Extract from the listing each line in which the word "frame" appears.

**** Data supplied ****

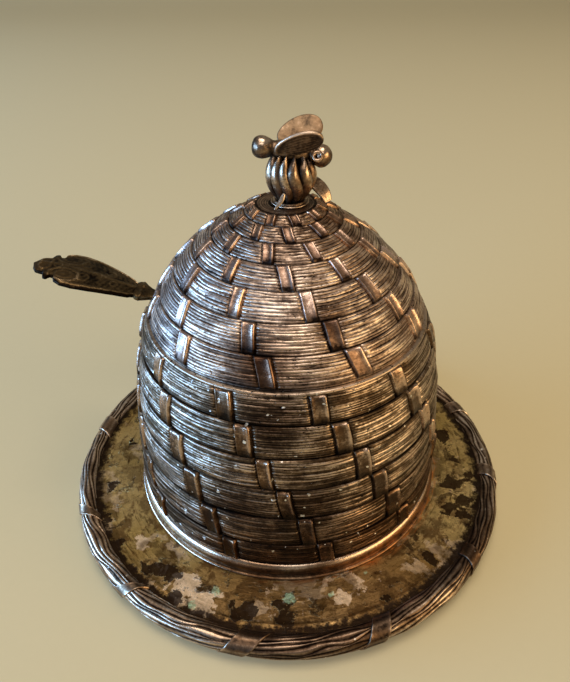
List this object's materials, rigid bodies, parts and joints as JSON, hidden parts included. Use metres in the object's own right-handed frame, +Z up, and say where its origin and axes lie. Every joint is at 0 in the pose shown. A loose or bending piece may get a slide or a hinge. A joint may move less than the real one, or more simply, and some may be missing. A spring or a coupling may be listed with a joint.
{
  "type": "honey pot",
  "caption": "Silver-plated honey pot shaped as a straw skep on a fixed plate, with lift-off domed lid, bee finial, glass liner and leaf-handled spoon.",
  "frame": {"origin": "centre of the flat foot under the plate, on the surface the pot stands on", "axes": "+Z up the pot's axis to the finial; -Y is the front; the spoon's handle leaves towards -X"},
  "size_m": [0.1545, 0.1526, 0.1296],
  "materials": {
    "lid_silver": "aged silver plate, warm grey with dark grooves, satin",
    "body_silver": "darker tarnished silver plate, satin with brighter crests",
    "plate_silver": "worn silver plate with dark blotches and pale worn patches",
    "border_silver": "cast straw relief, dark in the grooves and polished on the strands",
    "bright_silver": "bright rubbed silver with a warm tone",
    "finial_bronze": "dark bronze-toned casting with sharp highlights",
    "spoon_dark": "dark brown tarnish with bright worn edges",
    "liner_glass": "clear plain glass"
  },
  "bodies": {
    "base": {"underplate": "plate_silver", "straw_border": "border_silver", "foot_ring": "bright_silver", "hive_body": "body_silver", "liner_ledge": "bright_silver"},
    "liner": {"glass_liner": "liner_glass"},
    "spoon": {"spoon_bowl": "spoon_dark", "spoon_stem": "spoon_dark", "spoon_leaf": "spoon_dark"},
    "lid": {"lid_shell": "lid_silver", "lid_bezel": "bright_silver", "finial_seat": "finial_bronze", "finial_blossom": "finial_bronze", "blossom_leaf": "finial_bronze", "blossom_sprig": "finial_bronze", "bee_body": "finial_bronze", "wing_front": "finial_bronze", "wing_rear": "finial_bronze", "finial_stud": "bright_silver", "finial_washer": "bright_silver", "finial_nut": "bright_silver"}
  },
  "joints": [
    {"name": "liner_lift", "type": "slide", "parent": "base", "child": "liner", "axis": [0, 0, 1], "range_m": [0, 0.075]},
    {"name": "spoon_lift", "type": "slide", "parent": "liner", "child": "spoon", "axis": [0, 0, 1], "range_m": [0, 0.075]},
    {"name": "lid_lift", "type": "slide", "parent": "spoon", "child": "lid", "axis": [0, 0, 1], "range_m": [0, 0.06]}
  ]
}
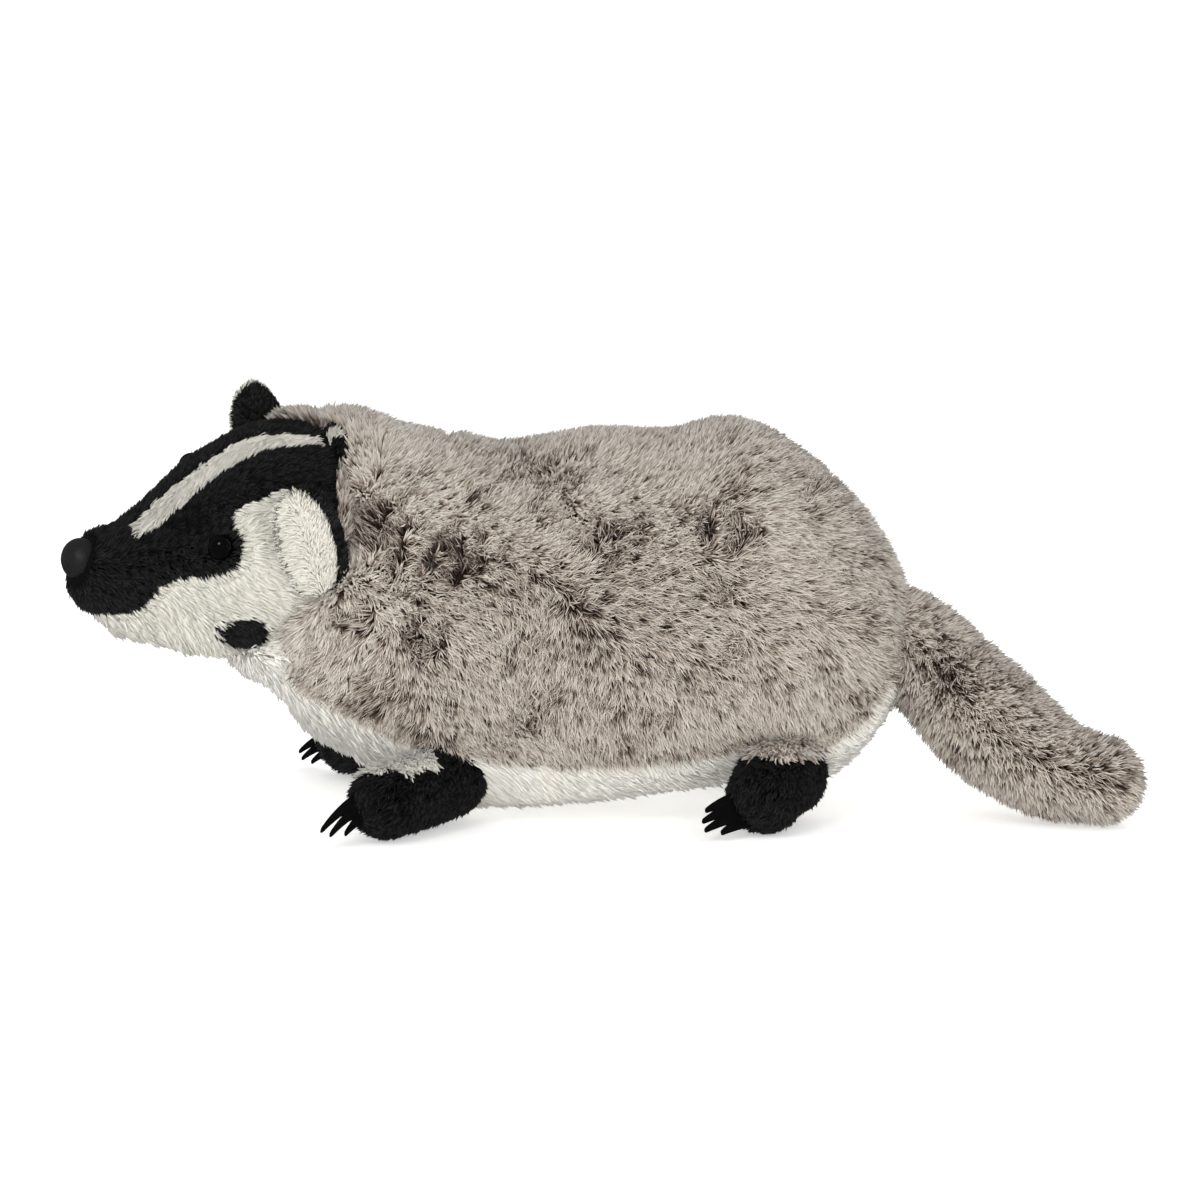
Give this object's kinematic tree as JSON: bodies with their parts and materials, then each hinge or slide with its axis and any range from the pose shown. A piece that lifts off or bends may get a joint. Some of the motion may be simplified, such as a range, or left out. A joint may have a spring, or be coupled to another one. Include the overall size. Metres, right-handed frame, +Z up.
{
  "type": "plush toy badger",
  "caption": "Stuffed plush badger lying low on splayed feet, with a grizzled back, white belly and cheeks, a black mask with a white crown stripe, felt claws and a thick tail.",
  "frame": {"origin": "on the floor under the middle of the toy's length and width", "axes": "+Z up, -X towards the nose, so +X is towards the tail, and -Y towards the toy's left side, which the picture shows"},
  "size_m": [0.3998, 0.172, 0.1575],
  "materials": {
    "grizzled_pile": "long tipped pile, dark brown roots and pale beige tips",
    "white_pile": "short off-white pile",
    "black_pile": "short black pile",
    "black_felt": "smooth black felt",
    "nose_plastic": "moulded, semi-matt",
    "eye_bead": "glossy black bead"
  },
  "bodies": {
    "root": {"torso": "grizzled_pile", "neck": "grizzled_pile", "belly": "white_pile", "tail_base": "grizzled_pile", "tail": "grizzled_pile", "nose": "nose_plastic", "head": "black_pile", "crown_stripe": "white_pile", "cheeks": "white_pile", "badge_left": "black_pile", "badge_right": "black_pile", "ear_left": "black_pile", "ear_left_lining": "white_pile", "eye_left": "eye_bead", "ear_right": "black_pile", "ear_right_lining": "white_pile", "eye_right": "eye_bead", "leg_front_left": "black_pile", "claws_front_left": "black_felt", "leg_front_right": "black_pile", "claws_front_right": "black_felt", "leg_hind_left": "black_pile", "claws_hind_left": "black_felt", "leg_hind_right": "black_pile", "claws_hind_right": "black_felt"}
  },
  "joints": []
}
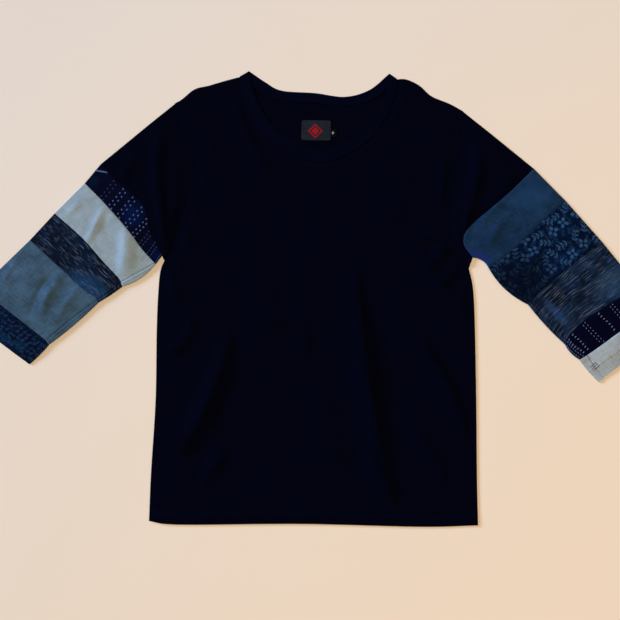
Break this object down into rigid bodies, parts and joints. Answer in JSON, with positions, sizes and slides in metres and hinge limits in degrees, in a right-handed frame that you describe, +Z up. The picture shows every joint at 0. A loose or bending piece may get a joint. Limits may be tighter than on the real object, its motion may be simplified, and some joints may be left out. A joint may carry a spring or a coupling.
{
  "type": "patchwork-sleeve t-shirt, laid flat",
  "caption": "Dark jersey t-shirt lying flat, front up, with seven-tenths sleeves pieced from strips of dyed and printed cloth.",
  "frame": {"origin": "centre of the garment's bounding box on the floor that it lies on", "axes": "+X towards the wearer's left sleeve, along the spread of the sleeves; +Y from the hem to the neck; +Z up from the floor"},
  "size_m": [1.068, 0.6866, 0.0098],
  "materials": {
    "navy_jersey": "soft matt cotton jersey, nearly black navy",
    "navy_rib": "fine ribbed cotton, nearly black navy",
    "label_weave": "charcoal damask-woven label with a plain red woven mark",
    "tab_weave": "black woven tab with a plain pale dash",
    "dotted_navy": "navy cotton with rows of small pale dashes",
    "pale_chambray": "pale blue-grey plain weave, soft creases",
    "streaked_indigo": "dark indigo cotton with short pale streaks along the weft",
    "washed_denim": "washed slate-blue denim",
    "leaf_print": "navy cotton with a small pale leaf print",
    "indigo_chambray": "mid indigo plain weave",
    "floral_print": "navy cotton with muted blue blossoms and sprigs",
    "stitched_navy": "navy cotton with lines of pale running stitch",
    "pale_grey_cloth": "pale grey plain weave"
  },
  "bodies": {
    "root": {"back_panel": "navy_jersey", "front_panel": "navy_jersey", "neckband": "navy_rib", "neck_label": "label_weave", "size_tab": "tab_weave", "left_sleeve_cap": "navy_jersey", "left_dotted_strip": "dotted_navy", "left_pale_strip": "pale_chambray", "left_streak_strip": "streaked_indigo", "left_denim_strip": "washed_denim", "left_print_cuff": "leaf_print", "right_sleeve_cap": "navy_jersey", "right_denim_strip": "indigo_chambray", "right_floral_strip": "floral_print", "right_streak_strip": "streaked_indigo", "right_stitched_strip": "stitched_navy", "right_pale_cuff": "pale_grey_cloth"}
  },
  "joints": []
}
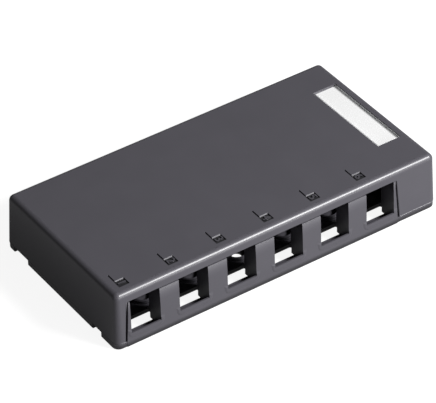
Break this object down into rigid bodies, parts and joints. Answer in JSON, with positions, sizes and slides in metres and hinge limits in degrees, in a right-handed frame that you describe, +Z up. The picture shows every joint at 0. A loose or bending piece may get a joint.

****

# Reply to the exercise:
List this object's materials, rigid bodies, parts and joints as JSON, hidden parts included. Use metres in the object's own right-handed frame, +Z up, and say where its origin and axes lie. Every joint is at 0 in the pose shown. A loose or bending piece may get a slide or a hinge. A joint may move less than the real one, or more simply, and some may be missing. A spring or a coupling may be listed with a joint.
  "frame": {"origin": "centre of the flat foot under the plate, on the surface the pot stands on", "axes": "+Z up the pot's axis to the finial; -Y is the front; the spoon's handle leaves towards -X"},
Give this object's kinematic tree as JSON: bodies with their parts and materials, then each hinge or slide with its axis and any range from the pose shown. A piece that lifts off or bends may get a joint. Some of the motion may be simplified, such as a range, or left out. A joint may have a spring, or be coupled to another one. Include the overall size. Metres, right-handed frame, +Z up.
  "frame": {"origin": "on the floor under the middle of the toy's length and width", "axes": "+Z up, -X towards the nose, so +X is towards the tail, and -Y towards the toy's left side, which the picture shows"},
Break this object down into rigid bodies, parts and joints. Answer in JSON, with positions, sizes and slides in metres and hinge limits in degrees, in a right-handed frame that you describe, +Z up. The picture shows every joint at 0. A loose or bending piece may get a joint. Limits may be tighter than on the real object, its motion may be simplified, and some joints may be left out. A joint may carry a spring or a coupling.
  "frame": {"origin": "centre of the garment's bounding box on the floor that it lies on", "axes": "+X towards the wearer's left sleeve, along the spread of the sleeves; +Y from the hem to the neck; +Z up from the floor"},
Break this object down into rigid bodies, parts and joints. Answer in JSON, with positions, sizes and slides in metres and hinge limits in degrees, in a right-handed frame that you describe, +Z up. The picture shows every joint at 0. A loose or bending piece may get a joint.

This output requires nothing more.